産業技術総合研究所ナノシステム研究部門グリーンテクノロジー研究グループ研究グループ長の川本徹氏 らは、東京パワーテクノロジー、関東化学、日本バイリーン、阿部鐵工所と共同で、樹木の幹や枝などの植物系放射性セシウム汚染物を焼却し、生じた焼却灰からプルシアンブルー(PB)ナノ粒子吸着剤により放射性セシウムを抽出・回収する技術を開発し、その有効性を福島県双葉郡川内村に設置した実証試験プラントを用いて確かめた。

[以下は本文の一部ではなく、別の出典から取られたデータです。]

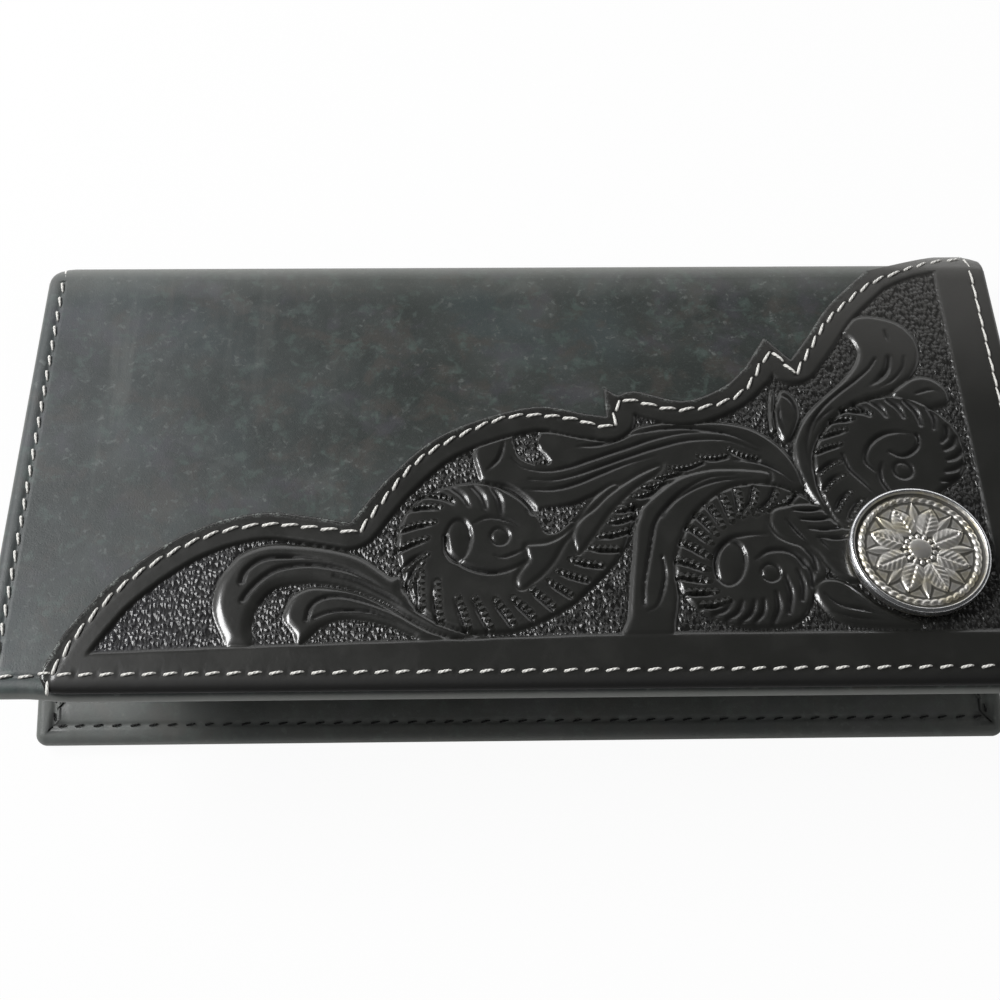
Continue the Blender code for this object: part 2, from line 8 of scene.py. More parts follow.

この実証試験では、汚染物の種類や焼却条件を変え、合計11回の焼却試験を行ない、計10トン以上の植物系放射性セシウム汚染物を焼却し、まず約80 kgの焼却灰にした。次に、焼却灰中の放射性セシウムを水に抽出し、その灰中の放射性セシウムの60~90 %を除去することに成功した。
抽出された放射性セシウムは、灰の約500~3,000分の1、焼却前の植物系放射性汚染物の10,000分の1以下の重量のPBナノ粒子吸着剤によって回収できる。これにより、今後設置される除染廃棄物用の中間貯蔵施設における必要容積を大きく低減することが可能になる。